If this is true for other marginalized peoples, then why can’t it be true for the Jewish people as well? Who is the larger-than-life hero fighting for what’s right whom our community can identify with and look up to? Yes, there are certainly community/rabbinical leaders and biblical figures we’ve been raised to look up to, who act as heroes in their own right. But we all know that what I’m referring to is something different. We need a figure of mythic-level power, yet relatable in his life and struggles as a Jewish American in today’s age. We need someone that our children would strive to emulate, not only while playing and in their imaginations, but in life as well.

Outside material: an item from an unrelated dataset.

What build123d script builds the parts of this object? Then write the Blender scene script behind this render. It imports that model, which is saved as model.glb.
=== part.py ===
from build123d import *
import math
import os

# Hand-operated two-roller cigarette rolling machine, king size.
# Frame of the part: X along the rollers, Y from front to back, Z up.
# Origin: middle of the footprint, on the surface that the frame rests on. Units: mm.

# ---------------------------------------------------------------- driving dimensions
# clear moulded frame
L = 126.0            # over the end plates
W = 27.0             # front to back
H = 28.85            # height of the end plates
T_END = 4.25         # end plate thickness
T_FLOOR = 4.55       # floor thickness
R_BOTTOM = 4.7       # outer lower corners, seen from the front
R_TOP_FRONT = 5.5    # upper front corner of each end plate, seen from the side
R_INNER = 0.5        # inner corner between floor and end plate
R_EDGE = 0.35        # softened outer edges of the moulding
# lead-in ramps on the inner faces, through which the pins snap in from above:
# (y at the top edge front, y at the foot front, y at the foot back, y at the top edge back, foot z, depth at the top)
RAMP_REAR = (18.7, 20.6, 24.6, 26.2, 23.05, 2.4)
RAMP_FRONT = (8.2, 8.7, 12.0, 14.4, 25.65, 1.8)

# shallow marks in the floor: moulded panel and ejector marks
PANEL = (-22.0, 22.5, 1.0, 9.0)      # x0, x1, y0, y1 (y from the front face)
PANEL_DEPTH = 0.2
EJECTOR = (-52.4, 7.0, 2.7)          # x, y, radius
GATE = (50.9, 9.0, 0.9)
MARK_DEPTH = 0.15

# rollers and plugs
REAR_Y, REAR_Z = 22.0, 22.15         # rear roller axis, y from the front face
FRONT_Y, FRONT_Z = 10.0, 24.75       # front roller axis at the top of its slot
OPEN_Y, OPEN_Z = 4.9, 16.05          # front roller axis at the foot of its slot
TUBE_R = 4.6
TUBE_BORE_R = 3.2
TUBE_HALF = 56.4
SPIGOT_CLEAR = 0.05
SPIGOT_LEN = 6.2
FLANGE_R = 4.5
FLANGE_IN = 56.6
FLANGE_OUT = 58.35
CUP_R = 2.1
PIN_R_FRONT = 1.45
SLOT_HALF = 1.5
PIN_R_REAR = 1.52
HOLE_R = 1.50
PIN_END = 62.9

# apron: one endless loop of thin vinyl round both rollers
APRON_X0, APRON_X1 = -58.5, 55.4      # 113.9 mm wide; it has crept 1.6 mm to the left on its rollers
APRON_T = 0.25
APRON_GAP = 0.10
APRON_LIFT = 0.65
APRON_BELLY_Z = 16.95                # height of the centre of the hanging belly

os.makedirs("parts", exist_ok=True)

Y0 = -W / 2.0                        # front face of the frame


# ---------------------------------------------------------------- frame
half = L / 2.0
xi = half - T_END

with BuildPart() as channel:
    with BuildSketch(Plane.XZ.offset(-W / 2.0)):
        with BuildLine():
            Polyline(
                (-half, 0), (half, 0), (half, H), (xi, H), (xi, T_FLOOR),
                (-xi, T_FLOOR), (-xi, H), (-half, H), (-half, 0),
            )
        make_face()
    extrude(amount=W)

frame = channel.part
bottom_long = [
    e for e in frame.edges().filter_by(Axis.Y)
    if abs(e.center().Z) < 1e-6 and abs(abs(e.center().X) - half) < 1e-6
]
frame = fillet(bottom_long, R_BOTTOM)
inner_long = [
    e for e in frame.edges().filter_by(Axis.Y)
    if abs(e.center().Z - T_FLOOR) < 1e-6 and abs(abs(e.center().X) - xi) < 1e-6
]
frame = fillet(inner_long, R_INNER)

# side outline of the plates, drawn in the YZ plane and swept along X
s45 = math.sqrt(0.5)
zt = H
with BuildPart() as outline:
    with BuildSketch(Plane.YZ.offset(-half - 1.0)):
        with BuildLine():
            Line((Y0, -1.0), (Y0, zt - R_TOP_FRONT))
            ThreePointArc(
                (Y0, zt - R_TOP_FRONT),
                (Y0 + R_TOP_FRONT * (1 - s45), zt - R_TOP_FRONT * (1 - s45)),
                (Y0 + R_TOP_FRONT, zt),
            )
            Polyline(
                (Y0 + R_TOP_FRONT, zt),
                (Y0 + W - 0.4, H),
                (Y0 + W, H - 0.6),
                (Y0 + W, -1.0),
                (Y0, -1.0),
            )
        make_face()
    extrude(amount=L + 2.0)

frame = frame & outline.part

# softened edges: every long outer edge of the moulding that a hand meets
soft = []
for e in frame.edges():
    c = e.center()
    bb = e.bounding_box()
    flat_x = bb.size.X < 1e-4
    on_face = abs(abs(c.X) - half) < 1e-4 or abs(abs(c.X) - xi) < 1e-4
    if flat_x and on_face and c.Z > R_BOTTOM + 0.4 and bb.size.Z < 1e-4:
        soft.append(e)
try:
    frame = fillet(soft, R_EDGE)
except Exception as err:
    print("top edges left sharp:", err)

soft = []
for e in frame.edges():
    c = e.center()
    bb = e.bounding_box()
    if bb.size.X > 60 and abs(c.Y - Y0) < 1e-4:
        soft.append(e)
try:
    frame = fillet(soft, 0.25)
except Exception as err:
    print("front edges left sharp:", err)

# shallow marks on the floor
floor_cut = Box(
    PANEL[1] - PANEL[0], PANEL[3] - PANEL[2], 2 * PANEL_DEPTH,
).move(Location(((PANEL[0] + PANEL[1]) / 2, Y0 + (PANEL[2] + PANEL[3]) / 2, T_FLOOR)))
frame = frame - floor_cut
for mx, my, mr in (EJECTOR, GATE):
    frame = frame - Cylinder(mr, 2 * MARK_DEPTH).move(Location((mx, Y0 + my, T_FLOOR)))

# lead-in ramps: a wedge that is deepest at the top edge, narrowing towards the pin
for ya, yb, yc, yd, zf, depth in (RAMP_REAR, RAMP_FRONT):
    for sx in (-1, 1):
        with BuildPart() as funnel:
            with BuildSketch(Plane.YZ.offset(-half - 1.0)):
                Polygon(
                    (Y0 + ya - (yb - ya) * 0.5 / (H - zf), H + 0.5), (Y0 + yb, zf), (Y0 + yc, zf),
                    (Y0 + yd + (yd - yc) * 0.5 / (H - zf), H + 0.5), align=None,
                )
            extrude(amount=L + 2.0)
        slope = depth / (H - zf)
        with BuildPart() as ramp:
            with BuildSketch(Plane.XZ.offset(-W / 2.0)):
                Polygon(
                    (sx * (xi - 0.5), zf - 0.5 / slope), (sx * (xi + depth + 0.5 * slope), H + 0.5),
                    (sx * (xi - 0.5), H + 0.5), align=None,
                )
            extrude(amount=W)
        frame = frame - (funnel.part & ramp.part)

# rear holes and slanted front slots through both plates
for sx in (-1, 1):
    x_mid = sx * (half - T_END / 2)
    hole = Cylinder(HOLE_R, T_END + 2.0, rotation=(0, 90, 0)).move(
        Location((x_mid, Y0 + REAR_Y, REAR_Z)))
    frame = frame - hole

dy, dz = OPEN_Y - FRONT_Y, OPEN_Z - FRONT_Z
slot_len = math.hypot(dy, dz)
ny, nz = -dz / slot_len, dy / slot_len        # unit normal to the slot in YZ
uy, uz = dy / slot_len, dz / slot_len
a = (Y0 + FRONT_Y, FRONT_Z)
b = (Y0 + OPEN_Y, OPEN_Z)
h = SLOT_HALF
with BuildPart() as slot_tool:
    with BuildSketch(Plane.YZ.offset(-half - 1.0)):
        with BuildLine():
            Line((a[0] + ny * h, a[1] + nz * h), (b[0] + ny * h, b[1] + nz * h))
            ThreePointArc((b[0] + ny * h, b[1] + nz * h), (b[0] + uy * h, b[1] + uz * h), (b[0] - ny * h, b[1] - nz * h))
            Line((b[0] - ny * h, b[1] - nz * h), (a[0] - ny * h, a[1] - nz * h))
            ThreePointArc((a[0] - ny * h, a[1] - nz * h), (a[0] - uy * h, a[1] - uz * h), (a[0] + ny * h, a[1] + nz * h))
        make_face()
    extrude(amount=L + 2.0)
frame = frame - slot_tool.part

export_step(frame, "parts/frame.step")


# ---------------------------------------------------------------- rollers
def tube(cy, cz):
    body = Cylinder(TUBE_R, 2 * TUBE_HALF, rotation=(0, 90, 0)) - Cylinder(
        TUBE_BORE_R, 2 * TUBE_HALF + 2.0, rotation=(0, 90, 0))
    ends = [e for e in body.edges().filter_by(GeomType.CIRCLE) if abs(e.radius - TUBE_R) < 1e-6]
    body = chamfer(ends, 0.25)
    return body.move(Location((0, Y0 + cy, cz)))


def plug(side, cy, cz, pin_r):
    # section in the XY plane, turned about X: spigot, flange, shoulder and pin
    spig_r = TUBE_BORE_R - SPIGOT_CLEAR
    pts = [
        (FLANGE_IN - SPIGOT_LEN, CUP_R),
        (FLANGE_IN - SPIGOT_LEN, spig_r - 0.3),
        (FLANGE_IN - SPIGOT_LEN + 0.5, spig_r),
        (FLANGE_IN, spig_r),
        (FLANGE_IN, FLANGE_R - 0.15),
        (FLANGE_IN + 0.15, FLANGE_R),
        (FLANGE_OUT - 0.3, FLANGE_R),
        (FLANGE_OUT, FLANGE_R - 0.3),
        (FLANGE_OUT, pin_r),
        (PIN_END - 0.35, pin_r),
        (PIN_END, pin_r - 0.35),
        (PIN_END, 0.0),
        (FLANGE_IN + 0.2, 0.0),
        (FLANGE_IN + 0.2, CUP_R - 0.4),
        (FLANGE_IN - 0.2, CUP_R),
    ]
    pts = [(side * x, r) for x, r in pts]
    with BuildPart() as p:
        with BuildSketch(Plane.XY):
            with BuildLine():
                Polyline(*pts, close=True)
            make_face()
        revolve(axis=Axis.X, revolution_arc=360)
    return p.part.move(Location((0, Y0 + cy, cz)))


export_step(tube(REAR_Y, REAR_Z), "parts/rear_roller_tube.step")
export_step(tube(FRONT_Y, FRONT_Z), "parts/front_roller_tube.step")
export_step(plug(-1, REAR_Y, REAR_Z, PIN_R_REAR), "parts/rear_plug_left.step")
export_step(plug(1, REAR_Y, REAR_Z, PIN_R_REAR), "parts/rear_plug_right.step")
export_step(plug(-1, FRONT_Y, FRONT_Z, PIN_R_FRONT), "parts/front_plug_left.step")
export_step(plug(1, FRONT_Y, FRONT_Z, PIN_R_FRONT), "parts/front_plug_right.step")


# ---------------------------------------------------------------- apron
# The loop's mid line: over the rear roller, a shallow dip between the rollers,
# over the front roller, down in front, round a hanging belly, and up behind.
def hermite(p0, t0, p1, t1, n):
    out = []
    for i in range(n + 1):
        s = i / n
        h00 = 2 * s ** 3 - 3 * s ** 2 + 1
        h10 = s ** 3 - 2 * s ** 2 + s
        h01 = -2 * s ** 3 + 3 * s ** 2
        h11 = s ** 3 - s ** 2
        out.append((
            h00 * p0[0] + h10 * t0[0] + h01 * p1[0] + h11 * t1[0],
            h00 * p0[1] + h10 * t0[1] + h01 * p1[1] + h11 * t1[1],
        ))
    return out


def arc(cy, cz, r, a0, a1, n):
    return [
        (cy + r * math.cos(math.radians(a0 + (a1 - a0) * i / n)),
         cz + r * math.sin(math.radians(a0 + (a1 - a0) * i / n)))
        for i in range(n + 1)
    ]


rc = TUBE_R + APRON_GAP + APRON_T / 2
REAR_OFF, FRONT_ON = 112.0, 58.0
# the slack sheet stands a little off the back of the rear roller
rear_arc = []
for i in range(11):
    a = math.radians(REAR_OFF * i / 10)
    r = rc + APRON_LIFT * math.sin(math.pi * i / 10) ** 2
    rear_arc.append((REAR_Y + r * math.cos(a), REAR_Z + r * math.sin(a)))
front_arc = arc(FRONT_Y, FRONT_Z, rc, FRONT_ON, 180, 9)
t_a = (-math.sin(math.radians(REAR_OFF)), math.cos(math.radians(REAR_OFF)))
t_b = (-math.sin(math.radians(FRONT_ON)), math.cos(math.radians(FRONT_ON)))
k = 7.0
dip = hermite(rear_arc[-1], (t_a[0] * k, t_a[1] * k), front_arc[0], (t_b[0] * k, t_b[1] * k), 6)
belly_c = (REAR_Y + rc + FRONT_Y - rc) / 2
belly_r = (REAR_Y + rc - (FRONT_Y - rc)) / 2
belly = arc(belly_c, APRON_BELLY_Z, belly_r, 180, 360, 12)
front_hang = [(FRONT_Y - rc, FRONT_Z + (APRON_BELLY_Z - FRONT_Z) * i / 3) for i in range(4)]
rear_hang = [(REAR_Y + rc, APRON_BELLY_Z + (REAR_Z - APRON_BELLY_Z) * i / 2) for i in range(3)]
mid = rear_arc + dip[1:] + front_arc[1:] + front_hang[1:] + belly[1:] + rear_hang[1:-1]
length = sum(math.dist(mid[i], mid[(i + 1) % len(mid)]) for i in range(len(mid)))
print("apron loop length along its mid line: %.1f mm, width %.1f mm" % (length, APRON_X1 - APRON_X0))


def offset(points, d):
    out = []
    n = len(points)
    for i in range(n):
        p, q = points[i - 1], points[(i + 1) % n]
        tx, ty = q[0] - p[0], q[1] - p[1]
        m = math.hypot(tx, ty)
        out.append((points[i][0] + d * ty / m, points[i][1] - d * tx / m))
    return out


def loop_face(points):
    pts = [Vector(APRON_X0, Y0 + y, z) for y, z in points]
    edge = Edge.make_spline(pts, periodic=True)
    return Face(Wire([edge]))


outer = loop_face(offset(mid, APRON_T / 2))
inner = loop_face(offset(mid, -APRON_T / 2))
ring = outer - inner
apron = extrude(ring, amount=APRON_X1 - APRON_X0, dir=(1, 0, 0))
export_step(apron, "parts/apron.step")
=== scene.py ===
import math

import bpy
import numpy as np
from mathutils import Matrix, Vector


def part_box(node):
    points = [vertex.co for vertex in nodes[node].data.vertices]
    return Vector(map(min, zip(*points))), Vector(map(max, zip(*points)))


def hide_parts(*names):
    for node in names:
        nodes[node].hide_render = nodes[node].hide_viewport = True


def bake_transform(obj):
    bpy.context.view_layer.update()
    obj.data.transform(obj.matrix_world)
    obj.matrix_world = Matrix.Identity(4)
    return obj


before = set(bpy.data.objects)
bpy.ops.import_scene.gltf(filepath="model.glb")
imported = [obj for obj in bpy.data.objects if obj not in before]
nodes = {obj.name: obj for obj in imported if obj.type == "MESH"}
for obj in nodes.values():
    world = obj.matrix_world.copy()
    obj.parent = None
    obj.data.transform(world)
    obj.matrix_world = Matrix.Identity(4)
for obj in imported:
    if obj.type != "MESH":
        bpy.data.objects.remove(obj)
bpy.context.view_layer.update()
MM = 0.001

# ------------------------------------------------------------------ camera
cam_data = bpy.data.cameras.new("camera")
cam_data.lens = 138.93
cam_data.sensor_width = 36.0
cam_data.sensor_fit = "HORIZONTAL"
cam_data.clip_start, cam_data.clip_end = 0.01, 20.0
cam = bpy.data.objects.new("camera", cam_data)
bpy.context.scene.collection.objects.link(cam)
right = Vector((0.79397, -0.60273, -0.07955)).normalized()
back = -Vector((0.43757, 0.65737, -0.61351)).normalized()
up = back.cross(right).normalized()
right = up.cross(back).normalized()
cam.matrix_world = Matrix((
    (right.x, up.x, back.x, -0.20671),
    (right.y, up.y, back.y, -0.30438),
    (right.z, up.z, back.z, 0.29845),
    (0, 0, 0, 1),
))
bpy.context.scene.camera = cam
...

This is more than an icon. We need a superhero.

But what about all those heroes I listed earlier? Or the other 11-13 that show up when you Google “Jewish superheroes?” Surely they count! How ungrateful of me to ask for more!

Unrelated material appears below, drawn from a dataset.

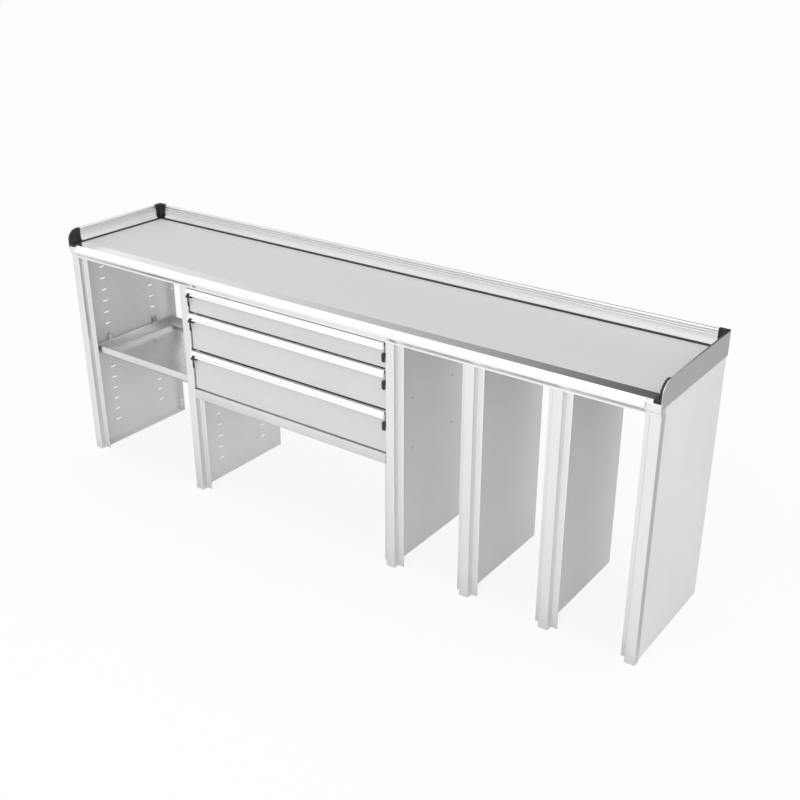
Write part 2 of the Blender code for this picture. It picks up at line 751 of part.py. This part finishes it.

Though that may be true, let’s take a closer look at those heroes. First, let’s put aside the names that the average comics fan wouldn’t recognize (sorry Atom Smasher, less sorry to you, Colossal Boy). Now for the rest of the big names, their Judaism is, as I mentioned earlier, a fun fact, a tidbit. For some, their Jewish identity was probably mentioned in a few comic panels every so often to add some different spice to their character (or in a Holiday Special to show that the publishers remember Chanukah). For others, being Jewish is a part of their identity, but is largely overshadowed by some other aspect that receives the spotlight. Though it hurts to admit it, the majority of writers portray the comic hero Kitty Pride to be more mutant than she is Jewish. The same can be said for Batwoman regarding her lesbianism and Moon Knight regarding his dissociative identity disorder. Not to say that these aren’t important pieces of their characters and that someone can’t be both; of course, I’m not saying that. Nor am I saying that one needs to be visibly or practicing as Jewish in order to be considered such. Rather, it seems that in emphasizing one aspect, the other has been de-emphasized into nothingness. It’s not that they aren’t visibly Jewish, it’s that they seem to be—depending on occasion—only “selectively” Jewish. In contrast, with heroes such as Daredevil and Ms. Marvel, their religion and culture in particular (Catholicism and Islam respectively) inform their character no matter who’s writing them. Not so much by Batwoman though. 

 Don’t mistake this for a cry for a “super Jewish” superhero or a call for Kevin Feige to introduce “Agent Emes” into the MCU. There’s a very fine line between what constitutes good or bad representation. Turning one’s race, ethnicity, or religion into the entirety of their character can often make the character seem like a one-dimensional “token” character, or possibly even as an offensive caricature. (If you need an example of this, look up “Miles Morales what if Thor”). In the search for good representation, there are many missteps one can take along the way. So no, I’m not asking for a Fedora-wearing rabbi to throw bagels at the bad guys.

So, given everything I’ve presented, and factoring in some realistic expectations, what do I really want? Well, if I had any one dream request to make, it would be this. It is fairly known that Magneto, the oft enemy, sometimes ally of the X-Men, is not only Jewish but a survivor of Auschwitz. This then provides the reasoning behind why he is so violently protectful of the mutant race: to ensure that what happened once to a persecuted people doesn’t happen again. Yet in Magneto’s crusades for mutantkind, he seems to have eschewed his Jewish roots entirely, trading his old people for a new one. In plain speech, he doesn’t seem to care about his Jewish brethren. For me, this is completely unconscionable and indicative of the problem entirely in which Judaism is used merely as a flavor and not as a piece of enduring identity in and of itself. So yes, Magneto is a mutant. But imagine that for one day a year, he isn’t. Imagine that one day a year he takes off his helmet, puts on a kippah, walks into a shul, and says Kaddish for his parents. For that day, he remembers why he fights so hard for mutant-kind because he knows how deep the darkness of persecution can reach. For one day he remembers what it is to be a Jew.

Perhaps one day there will be a Jewish superhero whose identity permeates through everyday of the year. But right now, one day is enough.